COFCO not only crushes their own beans but also bottles their own oil. They make five different types of oil. They also import other oils, like sunflowers, and bottle that oil. COFCO also makes and sells their own flower. Total production along the Yangtze River is 750 metric tons per day equating to 800 metric tons of feed.
The second half of the day was spent only on Nebraska popcorn. Preferred Popcorn, out of Chapman, Neb., helped to start a ‘ready to eat’ plant. A ready to eat plant is where the popcorn in is popped and then bagged. The facility has all American made equipment and they import Nebraska white popcorn from Preferred Popcorn.
Preferred Popcorn and their purchaser hosted a celebration dinner in honor of another purchase agreement being signed. The theme of the night was integrity. “If there was any value that Nebraska farmers have, that value is integrity. They rise early in the morning, they work late at night and at the end of the day, Nebraska farmers do what they say they are going to do. And whether that is in Nebraska or China, that is a universal value that people want to respect and desire. And that is a huge reason for the partnership that we have with our partner here in China,” said Sam Krug, general manager of Preferred Popcorn.

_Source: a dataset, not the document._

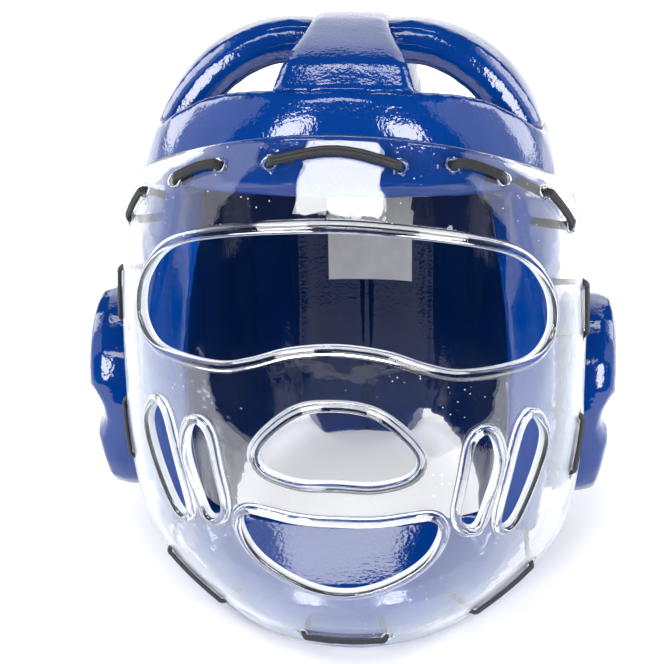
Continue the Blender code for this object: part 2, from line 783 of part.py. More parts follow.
def lace(row, tree, mat):
    path = lace_path(row, tree)
    chord = path[-4][0] - path[3][0]
    loops = []
    for i, (point, out) in enumerate(path):
        ahead = path[min(i + 1, len(path) - 1)][0]
        behind = path[max(i - 1, 0)][0]
        along = ahead - behind
        along /= np.linalg.norm(along)
        side = np.cross(out, chord)
        side -= along * np.dot(side, along)
        side /= np.linalg.norm(side)
        up = np.cross(along, side)
        half, thick = LACE_WIDTH / 2, LACE_THICKNESS / 2
        loops.append([
            point + side * half * a + up * thick * b
            for a, b in ((-1, 0), (-0.75, -1), (0.75, -1), (1, 0), (0.75, 1), (-0.75, 1))
        ])
    return loft(f"lace_{row[0]}", loops, mat)


def label_patch(mat):
    """A bare patch on the inner face of the nape panel."""
    loops = []
    for i in range(7):
        along = i / 6
        loop = []
        for deep in (0.0, LABEL_THICKNESS):
            line = []
            for j in range(5):
                height = LABEL_FOOT + LABEL_HEIGHT * j / 4
                x = LABEL_X + LABEL_WIDTH * (along - 0.5)
                wall = surface(np.array((x, AXIS_Y, height)), (0.0, 1.0, 0.0))
                back = (FOAM + 3 * GAP + deep) / outward(wall)[1]
                line.append(wall - np.array((0.0, back, 0.0)))
            loop += line if deep == 0 else line[::-1]
        loops.append(loop)
    return loft("label_patch", loops, mat)


def centre_parts():
    """Move all meshes so that the middle of the bottom of their common box is the origin."""
    things = [thing for thing in bpy.data.objects if thing.type == "MESH"]
    spots = np.array([v.co for thing in things for v in thing.data.vertices])
    low, high = spots.min(axis=0), spots.max(axis=0)
    middle = Vector(((low[0] + high[0]) / 2, (low[1] + high[1]) / 2, low[2]))
    for thing in things:
        for v in thing.data.vertices:
            v.co -= middle


def build():
    clear_scene()
    vinyl = (0.005, 0.047, 0.30)
    pads = []

    def foam(name):
        return material(name, vinyl, 0.25)

    pads.append(pad("forehead_band", band_place, 22, FOAM, foam("forehead_band"), BROW_EDGE))
    pads.append(pad("crown_strap", strap_place, 16, CROWN_FOAM, foam("crown_strap")))
    pads.append(pad("rear_panel", nape_place, 6, FOAM, foam("rear_panel"), FOAM_EDGE / 2, FOAM_EDGE, 12))
    pads.append(chin_guard(foam("chin_guard")))
    for side, word in ((-1, "left"), (1, "right")):
        pads.append(pad(
            f"crown_arch_{word}", arch_place(side), 9, CROWN_FOAM, foam(f"crown_arch_{word}"),
            CROWN_FOAM / 2, CROWN_FOAM / 2
        ))
        cheek = pad(
            f"cheek_wall_{word}", cheek_place(side), 9, FOAM, foam(f"cheek_wall_{word}"), FOAM_EDGE, 1.0, 10
        )
        drill_ear_hole(cheek, side)
        pads.append(cheek)
        pads.append(pad(
            f"rear_side_{word}", rear_side_place(side), 6, FOAM, foam(f"rear_side_{word}"),
            FOAM_EDGE, FOAM_EDGE, 8
        ))
        ear_guard(f"ear_guard_{word}", side, foam(f"ear_guard_{word}"))
    face_shield(material("face_shield", (0.93, 0.94, 0.95), 0.08, 1.0))
    tree = foam_tree(pads)
    for row in LACES:
        lace(row, tree, material(f"lace_{row[0]}", (0.01, 0.01, 0.012), 0.8))
    label_patch(material("label_patch", (0.45, 0.45, 0.46), 0.6))
    centre_parts()


build()
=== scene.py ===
"""Looks for the head guard: dipped foam pads, a laced clear shield and a bare label.

Named lengths are millimetres unless their comment says metres. The objects are in metres.
"""

import math

import bmesh
import bpy
import numpy as np
from mathutils import Matrix, Vector
from mathutils.bvhtree import BVHTree
from mathutils.geometry import delaunay_2d_cdt


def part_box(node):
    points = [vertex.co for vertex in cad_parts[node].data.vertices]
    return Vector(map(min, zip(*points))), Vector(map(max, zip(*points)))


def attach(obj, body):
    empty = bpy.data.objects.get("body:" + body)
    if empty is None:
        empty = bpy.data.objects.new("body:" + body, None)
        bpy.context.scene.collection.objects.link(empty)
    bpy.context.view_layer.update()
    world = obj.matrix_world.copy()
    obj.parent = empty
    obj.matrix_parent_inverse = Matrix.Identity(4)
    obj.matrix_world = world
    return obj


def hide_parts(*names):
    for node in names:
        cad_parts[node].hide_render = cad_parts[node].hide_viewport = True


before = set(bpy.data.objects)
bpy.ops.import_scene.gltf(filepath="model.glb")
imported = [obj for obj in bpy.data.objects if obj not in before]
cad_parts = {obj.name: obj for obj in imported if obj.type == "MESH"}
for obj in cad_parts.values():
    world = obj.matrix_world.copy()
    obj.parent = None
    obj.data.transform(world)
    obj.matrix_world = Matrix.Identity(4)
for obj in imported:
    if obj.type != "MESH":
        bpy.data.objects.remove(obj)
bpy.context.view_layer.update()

MM = 0.001

# The CAD is centred on its box: this is where its own zero lies along the depth
EAR_Y = 12.0
EAR_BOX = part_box("ear_guard_left")
SHIFT = np.array((0.0, (EAR_BOX[0][1] + EAR_BOX[1][1]) / 2 / MM - EAR_Y, 0.0))

# Foam: voxel size, growth that closes the gaps between pads, rounds of smoothing
SHELL_NODES = (
    "forehead_band", "cheek_wall_left", "cheek_wall_right", "rear_side_left", "rear_side_right",
    "rear_panel", "chin_guard",
)
SHELL_VOXEL = 1.8
SHELL_GROWTH = 0.6
SHELL_ROUNDS = 6
CROWN_VOXEL = 1.5
CROWN_ROUNDS = 5
EAR_VOXEL = 1.5
EAR_GROWTH = 0.4
EAR_ROUNDS = 6
# Skin that bends less than this between neighbours is smoothed further, fading out over a share of it
BROAD_BEND = 0.10
BROAD_FADE = 0.6
BROAD_ROUNDS = 45
# The ends of the crown pads tuck under their neighbours: along, down, and how much of the end bends
TUCK = 7.0
TUCK_SINK = 2.6
TUCK_REACH = 13.0
STRAP_TUCK_SHARE = 0.6

ARCH_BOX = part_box("crown_arch_right")
ARCH_TOP_X = ARCH_BOX[0][0] / MM
ARCH_FOOT_Z = ARCH_BOX[0][2] / MM
STRAP_FRONT_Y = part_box("crown_strap")[0][1] / MM

# Grooves down the inside of the nape: place across, depth and half width
NAPE_GROOVES = ((-33.0, 1.6, 2.2), (1.0, 2.2, 2.0), (35.0, 1.6, 2.2))
NAPE_FRONT_Y = 60.0
NAPE_FACING_Y = -0.5

# Shield, as in the CAD: a domed sheet, with its rows from foot to brow
SHIELD_HALF_WIDTH = 102.0
SHIELD_HEIGHT = 240.0
SHIELD_FOOT = 12.0
SHIELD_DEPTH = 82.0
SHIELD_SIDE_Y = -44.0
SHIELD_THICKNESS = 3.0
SHIELD_TURN = 2.6
SHIELD_SHIFT = 1.0
# share of the run; middle: depth, height; side end: half width, depth, height; wrap angle
SHIELD_ROWS = (
    (0.00, 0.66, 0.000, 0.56, 0.36, 0.028, 50),
    (0.08, 0.76, 0.060, 0.765, 0.20, 0.080, 65),
    (0.18, 0.85, 0.145, 0.915, 0.10, 0.155, 78),
    (0.28, 0.92, 0.245, 0.975, 0.05, 0.245, 85),
    (0.40, 0.98, 0.370, 1.00, 0.02, 0.355, 88),
    (0.52, 1.00, 0.495, 1.00, 0.01, 0.465, 90),
    (0.64, 0.95, 0.620, 1.00, 0.00, 0.577, 90),
    (0.76, 0.84, 0.745, 0.99, 0.00, 0.700, 88),
    (0.88, 0.65, 0.867, 0.95, 0.00, 0.818, 80),
    (0.95, 0.50, 0.945, 0.87, 0.03, 0.878, 68),
    (1.00, 0.385, 1.000, 0.73, 0.12, 0.915, 50),
)
# The sheet laid flat: its runs, as multiples of the half width and of the height
ACROSS_RUN = 1.5
UP_RUN = 1.08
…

This is the first day in Shanghai. The delegates were briefed by the Consulate on the culture, agriculture, business and trade. Tyler Babcock, Deputy Director for Agriculture Trade with the Foreign Agriculture Service (FSA) with USDA, said in 2015 seventeen percent of all U.S. agriculture exports were to China at $25.9 billion.
The U.S. Grains Council, U.S. Meat Export Federation, Food Export Midwest and U.S. Soybean Export Council also discussed their efforts in China and what the market place currently looks like.
One of the major topics of conversation was U.S. beef imports into China. The country recently announced it was dropping the ban on U.S. beef because of BSE from 2003. The details are still being worked out between two countries for how it will end up looking. But, consumers are excited to be bringing U.S. beef back into the country.
This discussion carried over into a letter of intent singing with the restaurant Yue 6. They are currently using Nebraska pork and singed a letter to purchase more. They also singed a letter to purchase Nebraska beef, in anticipation of the markets being fully open. The chief has been a longtime user of Nebraska beef, as he was using it before the ban in 2003.
Meetings and expanding relationships were the focus of the day’s activities. A business to business meeting took place between Chinese companies and Nebraska companies, county economic development staff and government staff. This is also the final day in Xi’an.
The delegation was able to learn more about the province and Chinese companies learned about Nebraska. They then broke out to make connections to hopefully expand exports or start businesses in Nebraska.
It’s activities like this that have opened up opportunities to Nebraska companies. Preferred Popcorn exports about half of their product. “We actually started in a previous Governor’s trade mission and we continue to participate because we’ve had a great experience in selling Nebraska popcorn to China,” said Norm Krug, CEO and Founder of Preferred Popcorn.
The relationships will continue to build thanks to the Sister-State Agreement which has been in the process for four years. “It’s been kinda a long process to get to, to where we are in the singing but, now we will really see it take off,” said Walker Zulkoski, Executive Director of NGage.
Governor Pete Ricketts, Nebraska Department of Agriculture and Department of Economic Development, started the trade mission in Xi’an, China. Forty-one delegates make up the team at this stage. They include businesses, government staff, agriculture producers and departments of economic development.